5 sierpnia Sejm przyjął ustawę, która ma na celu pomóc w oddłużeniu szpitali powiatowych. Senat nie uchwalił poprawek zatem czeka ona już tylko na podpis prezydenta Karola Nawrockiego. Władze powiatu inowrocławskiego są jednak sceptyczne i w ich opinii ta ustawa nie pomoże rozwiązać problemu zadłużenia Wielospecjalistycznego Szpitala w Inowrocławiu. Samorządowcy liczą, że może coś zmienia zmiana minister zdrowia na Jolantę Sobierańską-Grendę.

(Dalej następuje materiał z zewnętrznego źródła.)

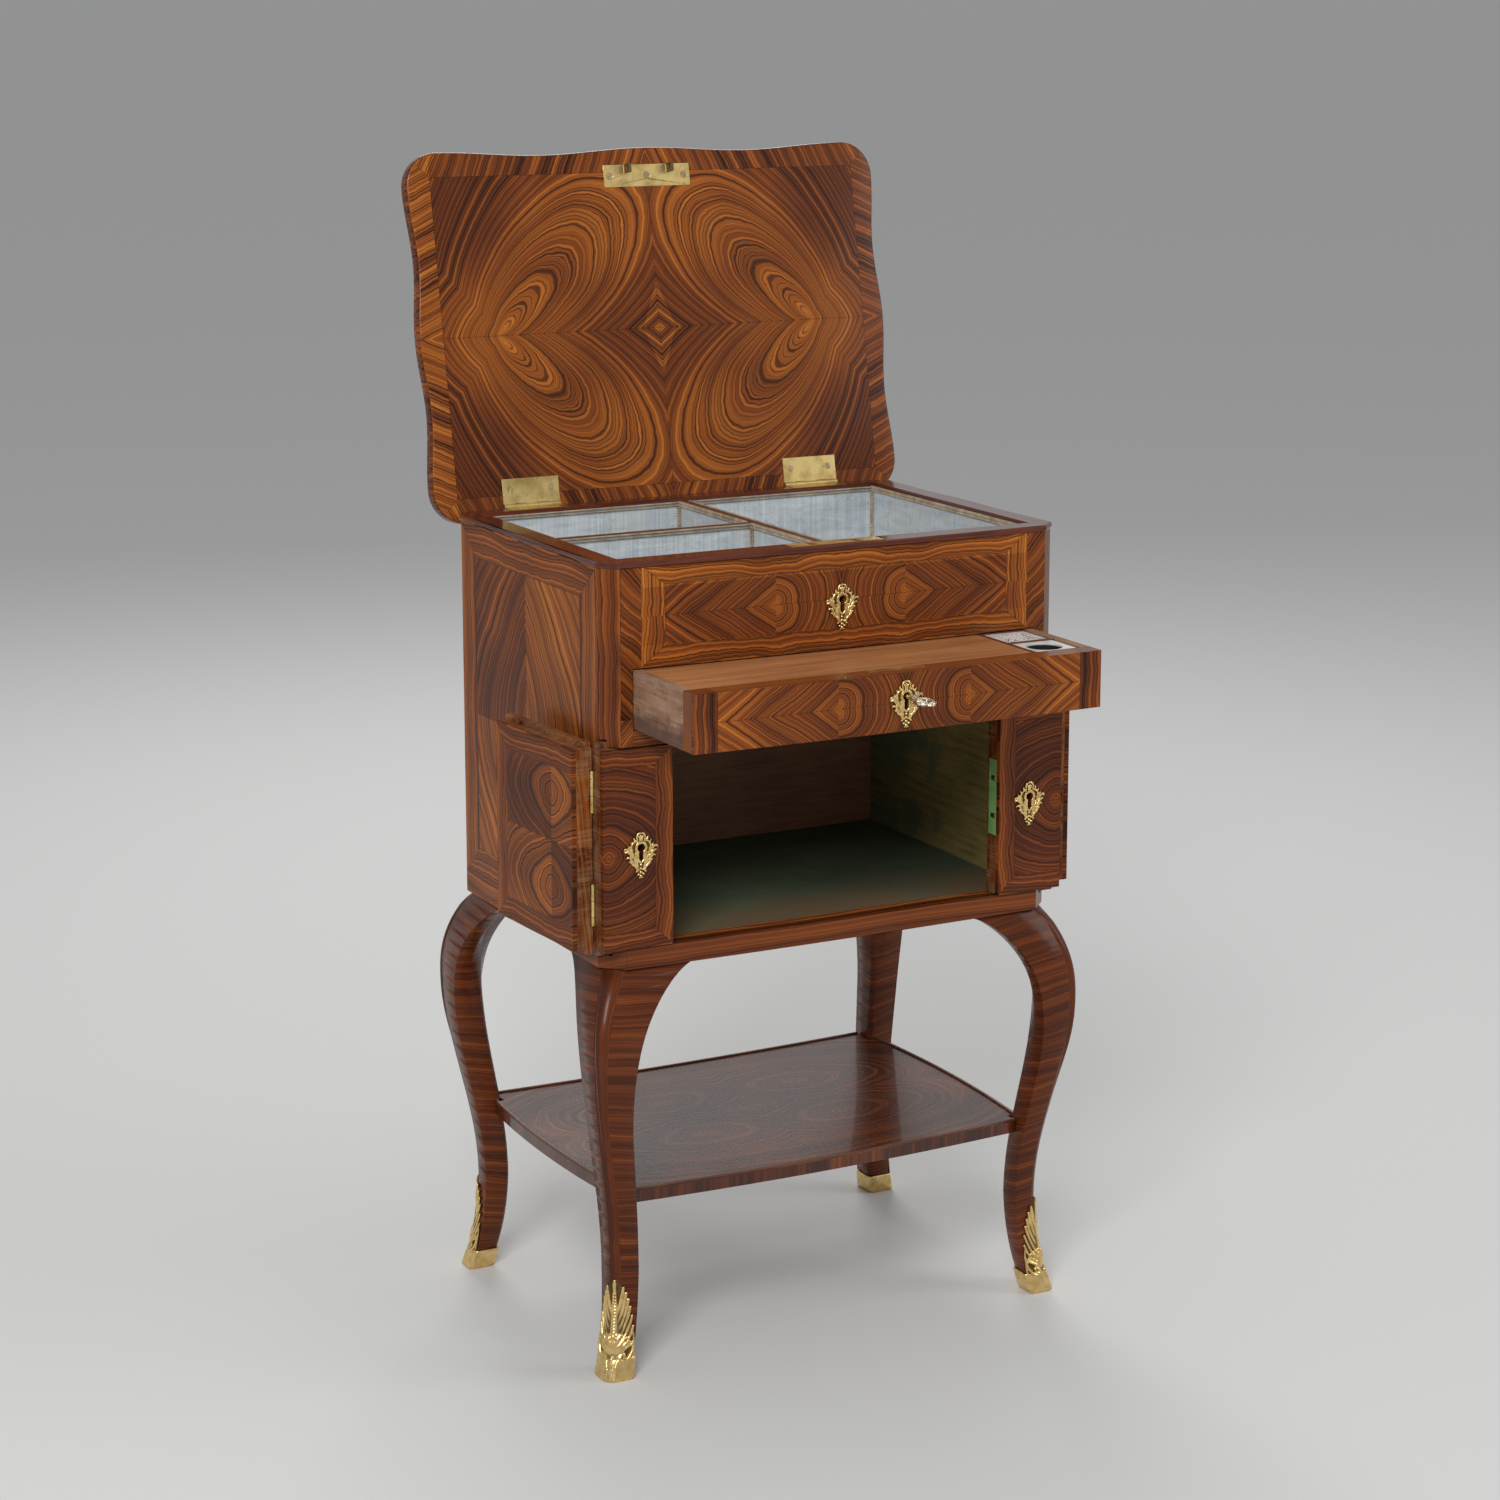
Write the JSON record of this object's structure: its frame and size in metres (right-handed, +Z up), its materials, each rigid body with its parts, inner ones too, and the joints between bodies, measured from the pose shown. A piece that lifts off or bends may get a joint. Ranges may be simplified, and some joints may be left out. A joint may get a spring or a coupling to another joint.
{
  "type": "writing and work table with cupboard",
  "caption": "Small cabriole-legged table cabinet: hinged lid over a lined well, a writing drawer with ink pots, sliding folding shutters over a cupboard, and a lower shelf.",
  "frame": {"origin": "on the floor, in the middle of the open rest pose left to right and front to back", "axes": "+X to the right as one faces the front, +Y to the back, +Z up"},
  "size_m": [0.561, 0.5982, 1.1374],
  "materials": {
    "veneer": "french polished",
    "plain_wood": "planed and oiled",
    "dark_wood": "french polished",
    "writing_wood": "waxed",
    "silk": "watered silk",
    "baize": "napped wool",
    "braid": "woven metal thread",
    "gilt_bronze": "chased and gilded",
    "brass": "worn polish",
    "silvered": "tarnished silver plate"
  },
  "bodies": {
    "carcass": {"side_panel_left": "veneer", "side_panel_right": "veneer", "back_panel": "veneer", "corner_post_left": "veneer", "corner_post_right": "veneer", "well_front": "veneer", "drawer_rail": "veneer", "dust_board": "plain_wood", "drawer_runners": "plain_wood", "well_floor": "plain_wood", "well_divider_long": "dark_wood", "well_divider_cross": "dark_wood", "silk_linings": "silk", "well_braid": "braid", "top_rim": "dark_wood", "base_rail": "veneer", "corner_blocks": "plain_wood", "cupboard_floor": "plain_wood", "baize": "baize", "leg_front_left": "veneer", "leg_front_right": "veneer", "leg_rear_left": "veneer", "leg_rear_right": "veneer", "sabots": "gilt_bronze", "shelf": "veneer", "shelf_lip": "dark_wood", "lid_lock": "brass", "well_escutcheon": "gilt_bronze", "lid_hinge_lower": "brass", "rim_screws": "brass"},
    "lid": {"lid_board": "veneer", "lid_hinge_upper": "brass", "strike_plate": "brass", "lid_screws": "brass"},
    "lid_bolt": {"lid_lock_bolt": "brass"},
    "drawer": {"drawer_front": "veneer", "drawer_sides": "plain_wood", "drawer_back": "plain_wood", "drawer_bottom": "plain_wood", "ink_partitions": "plain_wood", "drawer_lock": "brass", "drawer_escutcheon": "gilt_bronze"},
    "drawer_bolt": {"drawer_lock_bolt": "brass"},
    "key": {"drawer_key": "gilt_bronze"},
    "writing_board": {"writing_board": "writing_wood"},
    "inkwell": {"inkwell": "silvered"},
    "pounce_box": {"pounce_box": "silvered"},
    "left_stile": {"left_shutter_stile": "veneer", "left_stile_hinges": "brass", "left_shutter_escutcheon": "gilt_bronze", "left_shutter_keeper": "brass"},
    "left_leaf": {"left_shutter_leaf": "veneer", "left_leaf_hinges": "brass"},
    "right_stile": {"right_shutter_stile": "veneer", "right_stile_hinges": "brass", "right_shutter_escutcheon": "gilt_bronze", "right_shutter_lock": "brass"},
    "right_leaf": {"right_shutter_leaf": "veneer", "right_leaf_hinges": "brass"},
    "shutter_bolts": {"right_shutter_bolts": "brass"}
  },
  "joints": [
    {"name": "lid_hinge", "type": "hinge", "parent": "carcass", "child": "lid", "pos_m": [0, 0.21851, 0.7875], "axis": [1, 0, 0], "range_deg": [0, 100.5]},
    {"name": "lid_bolt_slide", "type": "slide", "parent": "carcass", "child": "lid_bolt", "axis": [-1, 0, 0], "range_m": [0, 0.006]},
    {"name": "drawer_slide", "type": "slide", "parent": "carcass", "child": "drawer", "axis": [0, -1, 0], "range_m": [-0.12, 0.08]},
    {"name": "key_turn", "type": "hinge", "parent": "drawer", "child": "key", "pos_m": [0, -0.24669, 0.664], "axis": [0, -1, 0], "range_deg": [0, 180]},
    {"name": "drawer_bolt_slide", "type": "slide", "parent": "drawer", "child": "drawer_bolt", "axis": [0, 0, 1], "range_m": [0, 0.007]},
    {"name": "writing_board_slide", "type": "slide", "parent": "drawer", "child": "writing_board", "axis": [0, 1, 0], "range_m": [0, 0.1]},
    {"name": "inkwell_lift", "type": "slide", "parent": "drawer", "child": "inkwell", "axis": [0, 0, 1], "range_m": [0, 0.03]},
    {"name": "pounce_box_lift", "type": "slide", "parent": "drawer", "child": "pounce_box", "axis": [0, 0, 1], "range_m": [0, 0.03]},
    {"name": "left_shutter_slide", "type": "slide", "parent": "carcass", "child": "left_stile", "axis": [-1, 0, 0], "range_m": [-0.003, 0.01]},
    {"name": "left_leaf_fold", "type": "hinge", "parent": "left_stile", "child": "left_leaf", "pos_m": [-0.2505, -0.10869, 0.518], "axis": [0, 0, 1], "range_deg": [-5, 85.5]},
    {"name": "right_shutter_slide", "type": "slide", "parent": "carcass", "child": "right_stile", "axis": [1, 0, 0], "range_m": [-0.003, 0.01]},
    {"name": "right_leaf_fold", "type": "hinge", "parent": "right_stile", "child": "right_leaf", "pos_m": [0.2505, -0.10869, 0.518], "axis": [0, 0, -1], "range_deg": [-5, 85.5]},
    {"name": "shutter_bolts_slide", "type": "slide", "parent": "right_stile", "child": "shutter_bolts", "axis": [-1, 0, 0], "range_m": [0, 0.006]}
  ],
  "couplings": [
    {"joint": "key_turn", "follows": "drawer_bolt_slide", "rad_per_m": 448.8}
  ]
}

Informacje o tym, że inowrocławski szpital jest w trudnej sytuacji pojawiają się już od kilku lat. Szpital podlega powiatowi inowrocławskiemu, który w ostateczności za te długi może odpowiadać swoim majątkiem. Jeden z często pojawiających się tematów na sesjach Rady Powiatu to zarzuty, iż wysokość refundacji świadczeń przez NFZ jest poniżej ponoszonych przez szpital kosztów – Dlaczego szpitale kliniczne i wojewódzkie nie narzekają na złe finansowane? Bo jest ono uregulowane. A powiatowe są w większości są w większości oprócz procedur pod kontrolą NFZ, pozostałe funkcje tylko przychodzą informacje o podwyżkach płac – ubolewa starosta Wiesława Pawłowska.
Sporo nadziei niosła ustawa mająca pomóc w oddłużeniu szpitali, ale zdaniem Pawłowskiej w formule przyjętej przez parlament będzie ciężko pomóc powiatowi inowrocławskiemu i jego szpitalowi – Pomoc która by wyprowadziła szpital, byłby gwoździem do trumny powiatu – ocenia Pawłowska.

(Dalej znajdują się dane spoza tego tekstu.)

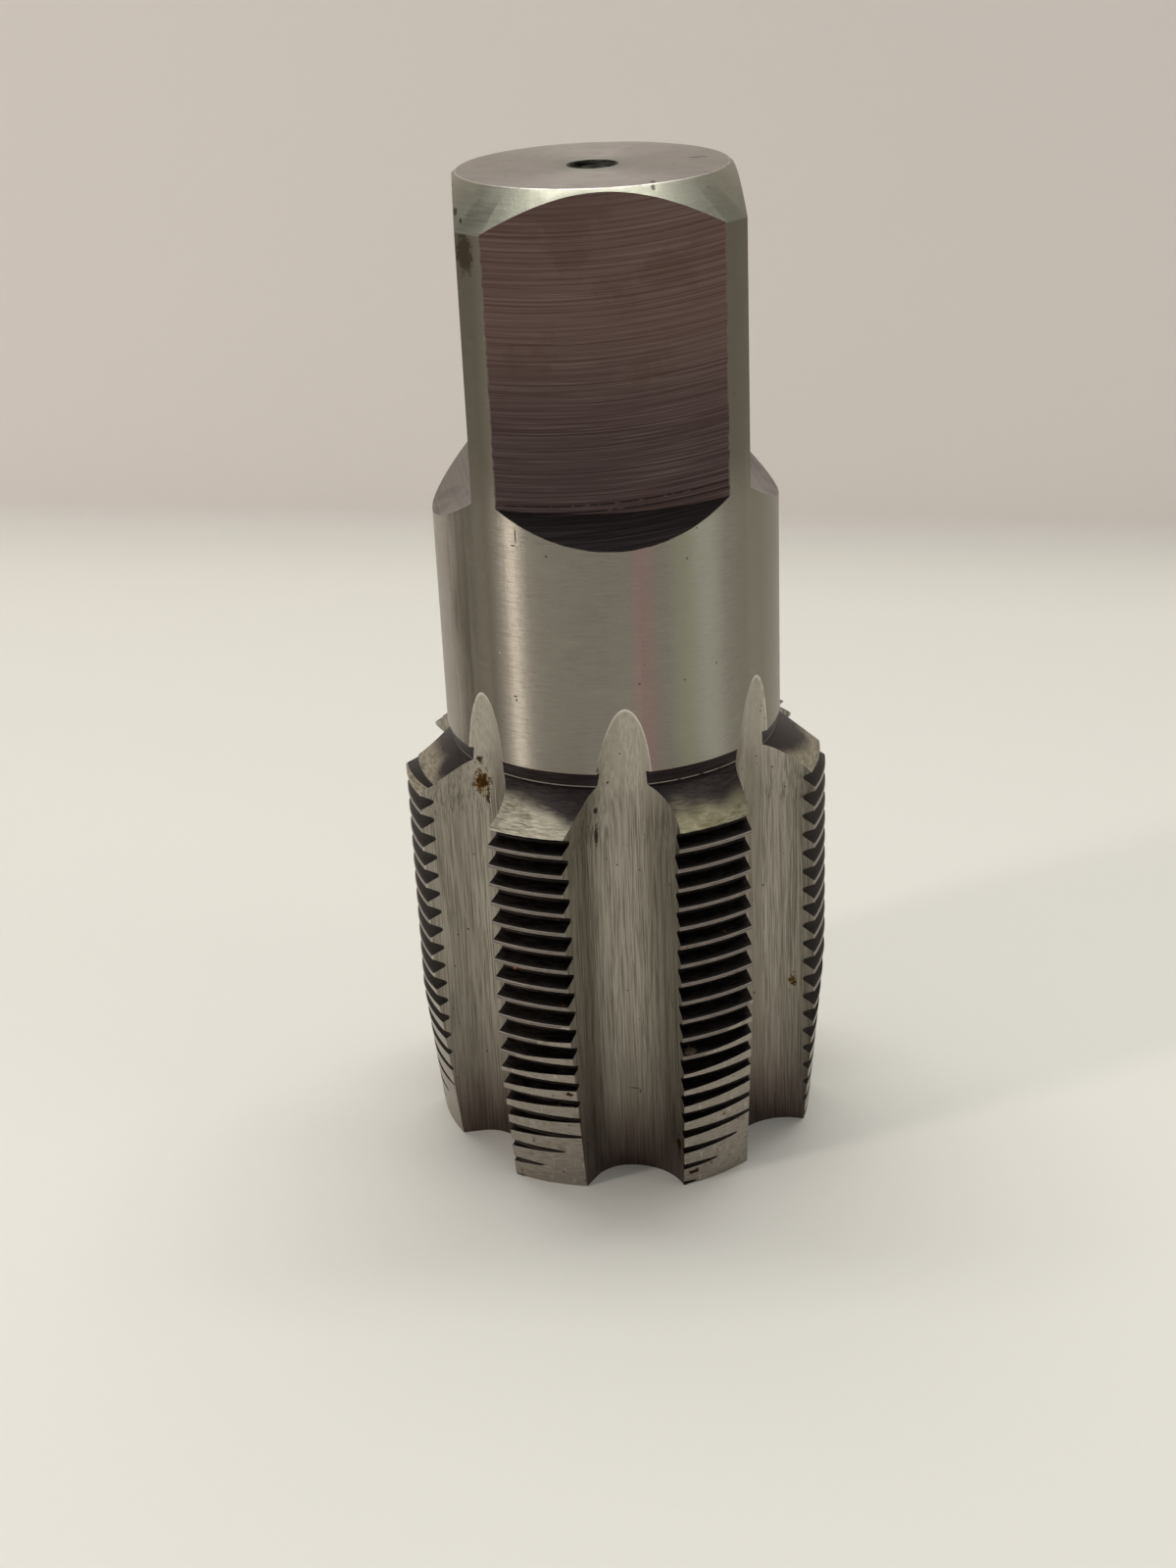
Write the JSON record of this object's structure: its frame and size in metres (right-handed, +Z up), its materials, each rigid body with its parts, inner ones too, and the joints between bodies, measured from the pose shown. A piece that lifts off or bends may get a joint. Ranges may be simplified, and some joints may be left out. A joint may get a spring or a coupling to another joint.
{
  "type": "hand tap",
  "caption": "Hand tap for parallel pipe thread: a squared steel shank above a threaded body with straight flutes and a short taper lead.",
  "frame": {"origin": "centre of the flat cutting end, on the tap's axis, where it stands", "axes": "+Z up the tap's axis towards the driving square, +X and +Y square to two of its flats"},
  "size_m": [0.0477, 0.0473, 0.1104],
  "materials": {
    "tool_steel": "ground and turned tool steel, dulled with age, rusted in spots"
  },
  "bodies": {
    "root": {"hand_tap": "tool_steel"}
  },
  "joints": []
}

W toku prac nad tą ustawą pojawił się pomysł, aby długi zamienić na 10-letni kredyt w Banku Gospodarstwa Krajowego, co zdaniem wicestarosty Henryka Procka mogłoby pomóc, ale ostatecznie tego zapisu nie ma – Obecna ustawa nie zrobiła żadnej rewolucji, nowa minister zapowiedziała, że będzie nowelizacji. Dla nas największym co się stało na nie to usunięto pomoc finansową dla szpitali, które chcą się restrukturyzować. Miała być pomoc wyznaczona na 10 lat spłaty, z ewentualnym umorzeniem.